Hasselbeck Latest NFL Face of Sports Supplements
Matt Hasselbeck doesn’t mind being the latest face of the sometimes ugly nutritional supplement industry.
Supplements have given that face -- that of the Seattle Seahawks’ Super Bowl and Pro Bowl quarterback -- an accessory: a smoke-spewing cannon for a throwing arm.
Well, a new advertising campaign has, anyway.
“I was lobbying for Superman, so I could look through walls -- you know, the X-ray vision thing. I think that could serve me well against a pass rush this season,” a chuckling Hasselbeck said.
He was speaking recently by telephone from the Athletes’ Performance center within Arizona State’s athletic facilities.

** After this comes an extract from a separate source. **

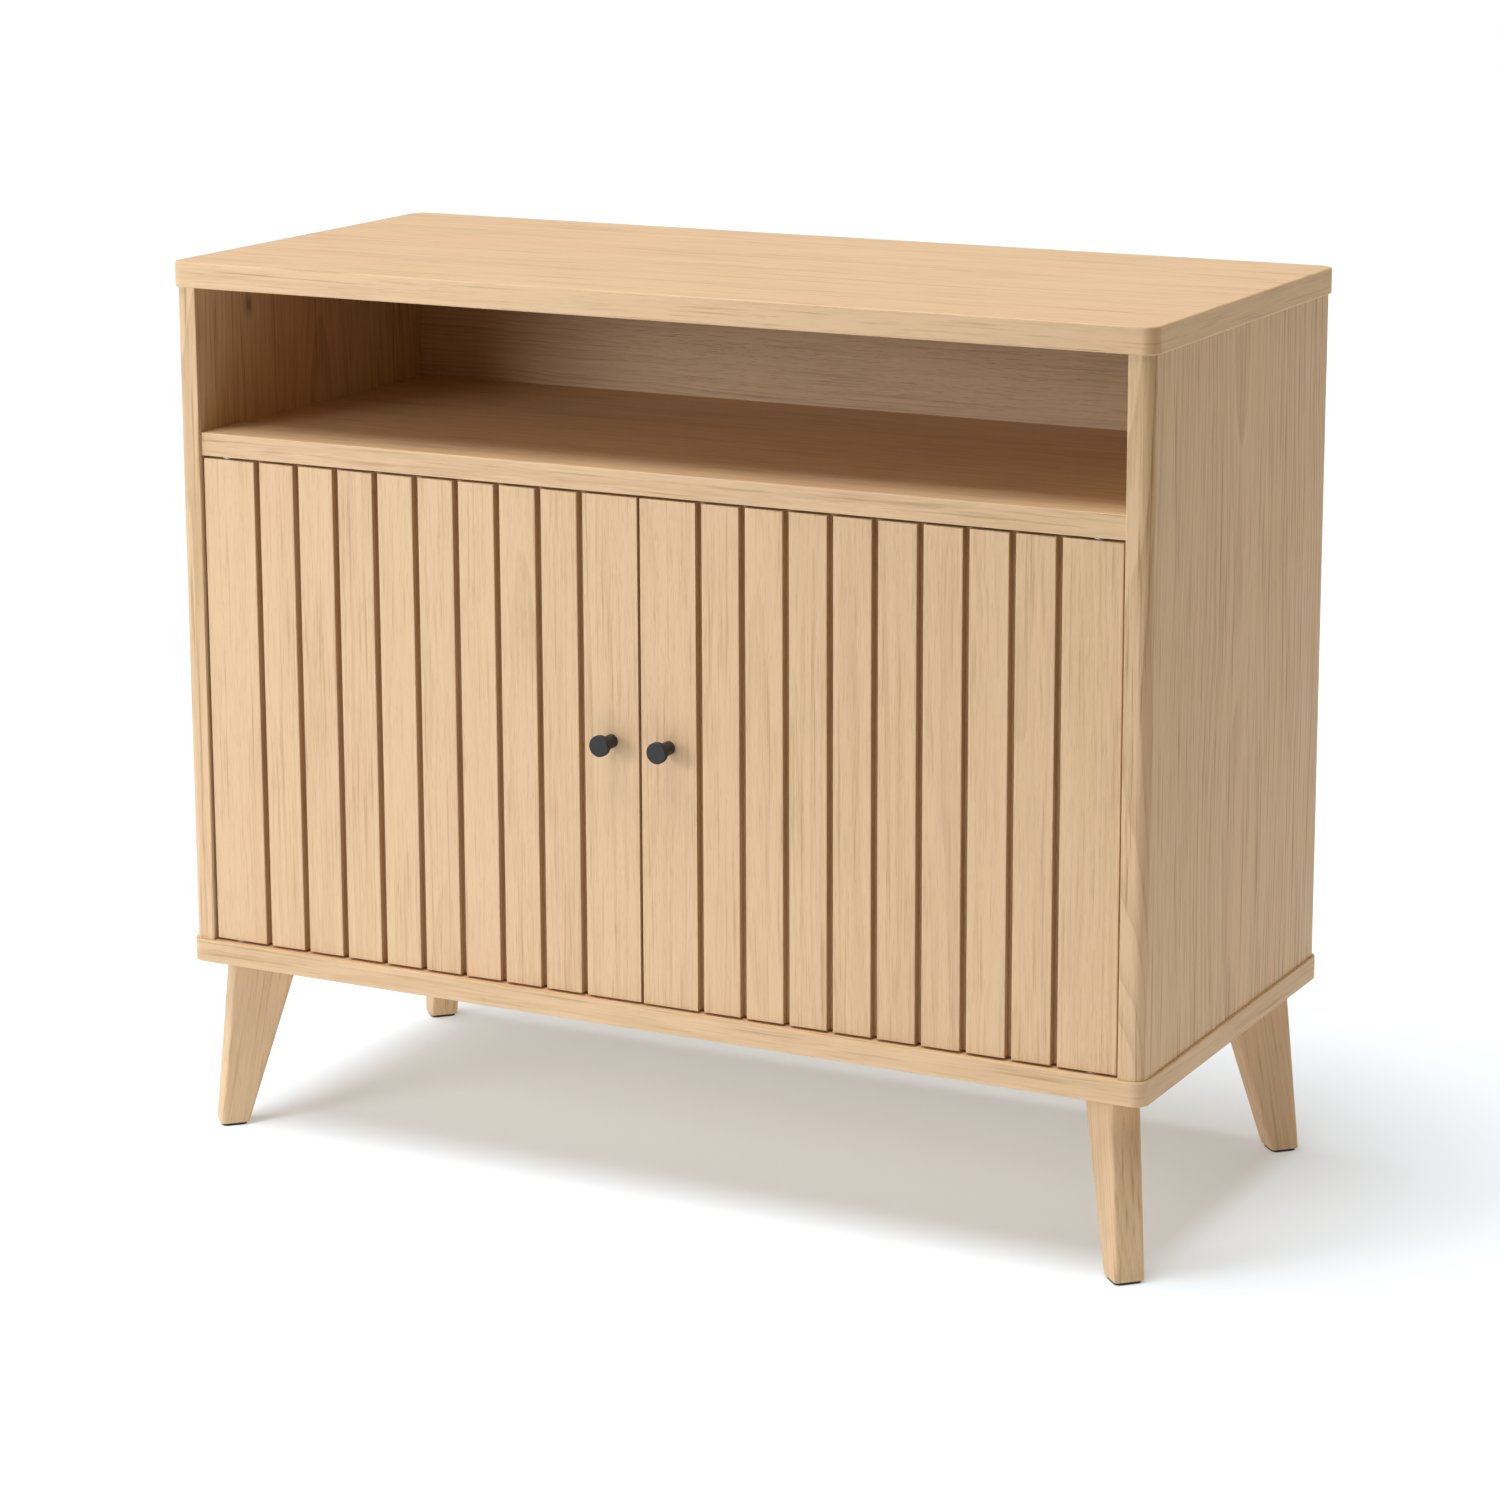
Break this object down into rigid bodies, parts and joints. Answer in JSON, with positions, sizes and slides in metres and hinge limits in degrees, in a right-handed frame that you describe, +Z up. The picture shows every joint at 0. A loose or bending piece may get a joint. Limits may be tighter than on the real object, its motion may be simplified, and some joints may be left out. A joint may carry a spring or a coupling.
{
  "type": "media cabinet",
  "caption": "Oak media cabinet on splayed tapered legs, with an open niche under the top and a compartment closed by slatted doors with round black knobs.",
  "frame": {"origin": "on the floor, below the centre of the cabinet's bounding box with its doors closed", "axes": "+X to the cabinet's left-to-right width as seen from the front, +Y from the front to the back, +Z up"},
  "size_m": [0.9, 0.417, 0.77],
  "materials": {
    "oak_panel": "satin clear lacquer, grain along the width",
    "oak_side": "satin clear lacquer, grain upright",
    "oak_slat": "satin clear lacquer, grain upright, each slat a little different in tone",
    "oak_board": "satin clear lacquer, grain upright",
    "oak_back": "matt clear lacquer, fine wavy grain along the width",
    "oak_leg": "satin clear lacquer, grain upright",
    "black_knob": "matt black powder coat",
    "black_plastic": "matt moulded",
    "steel": "zinc plated",
    "nylon": "natural moulded"
  },
  "bodies": {
    "cabinet": {"top_panel": "oak_panel", "base_panel": "oak_panel", "niche_shelf": "oak_panel", "inner_shelf": "oak_panel", "side_panel_left": "oak_side", "side_panel_right": "oak_side", "back_panel": "oak_back", "leg_front_left": "oak_leg", "leg_front_right": "oak_leg", "leg_rear_left": "oak_leg", "leg_rear_right": "oak_leg", "glide_front_left": "black_plastic", "glide_front_right": "black_plastic", "glide_rear_left": "black_plastic", "glide_rear_right": "black_plastic", "leg_bolt_front_left": "steel", "leg_bolt_front_right": "steel", "leg_bolt_rear_left": "steel", "leg_bolt_rear_right": "steel", "shelf_peg_front_left": "steel", "shelf_peg_front_right": "steel", "shelf_peg_rear_left": "steel", "shelf_peg_rear_right": "steel", "magnet_catch": "black_plastic", "left_pivot_pin_top": "steel", "left_pivot_pin_bottom": "steel", "right_pivot_pin_top": "steel", "right_pivot_pin_bottom": "steel"},
    "left_door": {"left_door_hinge_stile": "oak_slat", "left_door_meeting_stile": "oak_slat", "left_door_board": "oak_board", "left_door_slat_1": "oak_slat", "left_door_slat_2": "oak_slat", "left_door_slat_3": "oak_slat", "left_door_slat_4": "oak_slat", "left_door_slat_5": "oak_slat", "left_door_slat_6": "oak_slat", "left_door_slat_7": "oak_slat", "left_door_slat_8": "oak_slat", "left_pivot_bush_top": "nylon", "left_pivot_bush_bottom": "nylon", "left_knob": "black_knob", "left_knob_screw": "steel", "left_strike_plate": "steel"},
    "right_door": {"right_door_hinge_stile": "oak_slat", "right_door_meeting_stile": "oak_slat", "right_door_board": "oak_board", "right_door_slat_1": "oak_slat", "right_door_slat_2": "oak_slat", "right_door_slat_3": "oak_slat", "right_door_slat_4": "oak_slat", "right_door_slat_5": "oak_slat", "right_door_slat_6": "oak_slat", "right_door_slat_7": "oak_slat", "right_door_slat_8": "oak_slat", "right_pivot_bush_top": "nylon", "right_pivot_bush_bottom": "nylon", "right_knob": "black_knob", "right_knob_screw": "steel", "right_strike_plate": "steel"}
  },
  "joints": [
    {"name": "left_door_hinge", "type": "hinge", "parent": "cabinet", "child": "left_door", "pos_m": [-0.4025, -0.178, 0.38825], "axis": [0, 0, -1], "range_deg": [0, 110]},
    {"name": "right_door_hinge", "type": "hinge", "parent": "cabinet", "child": "right_door", "pos_m": [0.4025, -0.178, 0.38825], "axis": [0, 0, 1], "range_deg": [0, 110]}
  ]
}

He was on a break from one of his final workouts before the defending NFC champions’ training camp opened this weekend in Cheney, Wash.
Swarms of elite athletes spend their offseasons training at the posh, Tempe, Ariz., retreat, founded in 1999 by workout guru Mark Verstegen. One of Verstegen’s corporate partners in Athletes’ Performance is Experimental and Applied Sciences, a Golden, Colo.-based supplement maker.
EAS, which Chicago-based Abbott Laboratories purchased for $320 million in 2004, has made Hasselbeck one of its latest NFL pitchmen. In print advertisements shot last month, it gave him the cartoon cannon arm. It also gives him enough protein powder mix and meal bars to feed the Seahawks’ offensive line.